◆ BRIEF ◆
Report how many lines hold the word "this"; answer with the number alone.

(Object modeling scripts)
--- START ---
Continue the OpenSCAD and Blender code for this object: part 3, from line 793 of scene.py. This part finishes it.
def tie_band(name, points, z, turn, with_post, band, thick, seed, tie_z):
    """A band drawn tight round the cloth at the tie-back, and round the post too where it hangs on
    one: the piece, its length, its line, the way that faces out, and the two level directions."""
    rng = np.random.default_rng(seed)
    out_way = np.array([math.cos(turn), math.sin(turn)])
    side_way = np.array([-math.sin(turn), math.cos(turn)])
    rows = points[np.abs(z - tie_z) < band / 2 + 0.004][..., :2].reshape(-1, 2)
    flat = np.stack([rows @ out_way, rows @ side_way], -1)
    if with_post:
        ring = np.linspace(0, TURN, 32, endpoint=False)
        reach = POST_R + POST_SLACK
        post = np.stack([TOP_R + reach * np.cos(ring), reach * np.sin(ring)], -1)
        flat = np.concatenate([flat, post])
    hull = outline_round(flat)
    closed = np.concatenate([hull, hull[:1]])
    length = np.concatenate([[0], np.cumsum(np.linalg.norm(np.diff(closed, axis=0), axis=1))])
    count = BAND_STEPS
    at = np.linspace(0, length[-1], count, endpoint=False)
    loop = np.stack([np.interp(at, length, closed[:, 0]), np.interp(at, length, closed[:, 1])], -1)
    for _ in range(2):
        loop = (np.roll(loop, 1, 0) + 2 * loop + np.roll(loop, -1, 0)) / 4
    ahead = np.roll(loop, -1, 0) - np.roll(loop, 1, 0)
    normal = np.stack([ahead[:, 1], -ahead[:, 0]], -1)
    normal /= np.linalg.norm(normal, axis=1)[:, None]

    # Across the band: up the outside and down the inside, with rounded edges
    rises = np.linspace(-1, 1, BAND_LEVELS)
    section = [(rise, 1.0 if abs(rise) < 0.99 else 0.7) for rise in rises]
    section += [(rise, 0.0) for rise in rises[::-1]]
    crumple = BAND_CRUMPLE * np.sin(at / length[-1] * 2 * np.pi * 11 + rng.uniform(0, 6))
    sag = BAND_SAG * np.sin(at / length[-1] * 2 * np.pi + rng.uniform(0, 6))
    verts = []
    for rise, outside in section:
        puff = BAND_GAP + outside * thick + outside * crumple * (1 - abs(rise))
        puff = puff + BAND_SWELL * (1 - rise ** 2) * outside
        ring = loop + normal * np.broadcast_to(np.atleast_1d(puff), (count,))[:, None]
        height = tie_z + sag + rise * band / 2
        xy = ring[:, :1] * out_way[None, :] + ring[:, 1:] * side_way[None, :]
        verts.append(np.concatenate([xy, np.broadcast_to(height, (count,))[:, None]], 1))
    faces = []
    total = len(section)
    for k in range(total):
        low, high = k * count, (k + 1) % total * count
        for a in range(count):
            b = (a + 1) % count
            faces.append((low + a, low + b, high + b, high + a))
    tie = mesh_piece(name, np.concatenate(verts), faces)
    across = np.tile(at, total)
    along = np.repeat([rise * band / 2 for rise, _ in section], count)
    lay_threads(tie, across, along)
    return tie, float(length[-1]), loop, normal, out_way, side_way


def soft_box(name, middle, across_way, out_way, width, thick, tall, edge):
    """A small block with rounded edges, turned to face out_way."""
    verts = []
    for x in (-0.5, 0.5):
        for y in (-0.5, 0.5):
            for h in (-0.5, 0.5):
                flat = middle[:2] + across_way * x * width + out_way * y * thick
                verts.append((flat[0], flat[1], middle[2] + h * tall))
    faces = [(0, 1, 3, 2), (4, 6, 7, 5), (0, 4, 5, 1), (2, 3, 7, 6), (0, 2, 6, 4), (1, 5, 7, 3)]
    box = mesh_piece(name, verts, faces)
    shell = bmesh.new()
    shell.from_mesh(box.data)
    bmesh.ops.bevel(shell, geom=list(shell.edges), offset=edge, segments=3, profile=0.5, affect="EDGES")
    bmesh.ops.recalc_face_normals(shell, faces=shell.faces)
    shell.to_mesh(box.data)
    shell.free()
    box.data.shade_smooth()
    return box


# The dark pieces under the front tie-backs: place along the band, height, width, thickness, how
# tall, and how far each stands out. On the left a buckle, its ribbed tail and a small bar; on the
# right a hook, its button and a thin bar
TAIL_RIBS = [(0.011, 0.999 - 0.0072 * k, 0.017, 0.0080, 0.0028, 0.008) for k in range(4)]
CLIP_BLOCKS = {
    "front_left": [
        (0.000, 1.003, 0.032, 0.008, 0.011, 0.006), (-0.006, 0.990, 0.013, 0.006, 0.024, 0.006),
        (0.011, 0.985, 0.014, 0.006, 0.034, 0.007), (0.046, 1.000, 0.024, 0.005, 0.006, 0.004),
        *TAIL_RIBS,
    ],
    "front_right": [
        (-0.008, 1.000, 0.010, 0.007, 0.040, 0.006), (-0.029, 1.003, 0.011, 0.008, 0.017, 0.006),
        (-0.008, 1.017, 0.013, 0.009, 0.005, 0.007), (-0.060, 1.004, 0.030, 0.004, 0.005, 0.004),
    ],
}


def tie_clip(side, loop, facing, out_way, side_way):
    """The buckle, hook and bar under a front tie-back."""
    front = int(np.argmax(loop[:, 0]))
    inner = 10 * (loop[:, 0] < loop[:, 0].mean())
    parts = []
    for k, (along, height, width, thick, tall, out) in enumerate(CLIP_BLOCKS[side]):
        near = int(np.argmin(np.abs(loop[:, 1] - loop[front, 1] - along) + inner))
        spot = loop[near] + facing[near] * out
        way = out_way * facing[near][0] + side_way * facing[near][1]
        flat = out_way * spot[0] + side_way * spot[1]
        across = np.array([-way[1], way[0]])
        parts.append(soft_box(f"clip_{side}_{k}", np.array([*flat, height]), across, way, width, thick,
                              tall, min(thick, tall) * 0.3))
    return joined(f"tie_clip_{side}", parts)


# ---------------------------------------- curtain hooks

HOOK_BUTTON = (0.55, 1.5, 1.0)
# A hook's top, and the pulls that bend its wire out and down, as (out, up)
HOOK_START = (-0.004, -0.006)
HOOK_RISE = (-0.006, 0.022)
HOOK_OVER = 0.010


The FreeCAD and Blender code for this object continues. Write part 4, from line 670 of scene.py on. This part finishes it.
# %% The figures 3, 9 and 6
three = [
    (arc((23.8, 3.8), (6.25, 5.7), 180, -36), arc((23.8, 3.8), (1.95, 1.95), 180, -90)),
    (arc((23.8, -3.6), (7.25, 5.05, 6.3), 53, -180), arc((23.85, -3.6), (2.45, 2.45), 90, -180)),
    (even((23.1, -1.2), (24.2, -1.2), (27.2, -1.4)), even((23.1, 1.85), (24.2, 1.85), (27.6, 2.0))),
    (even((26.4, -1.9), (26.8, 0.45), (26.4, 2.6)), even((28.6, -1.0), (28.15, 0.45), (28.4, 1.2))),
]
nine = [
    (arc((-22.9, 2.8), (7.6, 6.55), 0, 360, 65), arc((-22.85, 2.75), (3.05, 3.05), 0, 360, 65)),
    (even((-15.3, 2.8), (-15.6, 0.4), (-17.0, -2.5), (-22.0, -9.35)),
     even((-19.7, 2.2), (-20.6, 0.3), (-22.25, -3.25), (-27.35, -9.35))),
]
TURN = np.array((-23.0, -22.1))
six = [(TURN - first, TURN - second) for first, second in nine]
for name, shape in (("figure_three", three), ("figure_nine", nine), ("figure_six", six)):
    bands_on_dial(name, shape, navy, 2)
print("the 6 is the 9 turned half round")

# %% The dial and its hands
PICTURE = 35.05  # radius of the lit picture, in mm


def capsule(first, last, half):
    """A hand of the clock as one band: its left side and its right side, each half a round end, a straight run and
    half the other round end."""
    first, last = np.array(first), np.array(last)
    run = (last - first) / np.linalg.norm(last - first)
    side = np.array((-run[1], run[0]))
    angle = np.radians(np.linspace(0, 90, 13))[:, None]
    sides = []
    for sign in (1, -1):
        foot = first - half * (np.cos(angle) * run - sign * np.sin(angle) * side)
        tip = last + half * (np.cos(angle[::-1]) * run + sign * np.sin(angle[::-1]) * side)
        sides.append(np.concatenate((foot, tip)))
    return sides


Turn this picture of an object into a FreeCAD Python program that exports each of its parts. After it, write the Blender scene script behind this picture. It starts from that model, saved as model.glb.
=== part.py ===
--- END ---
◆ WRITTEN REPLY ◆
3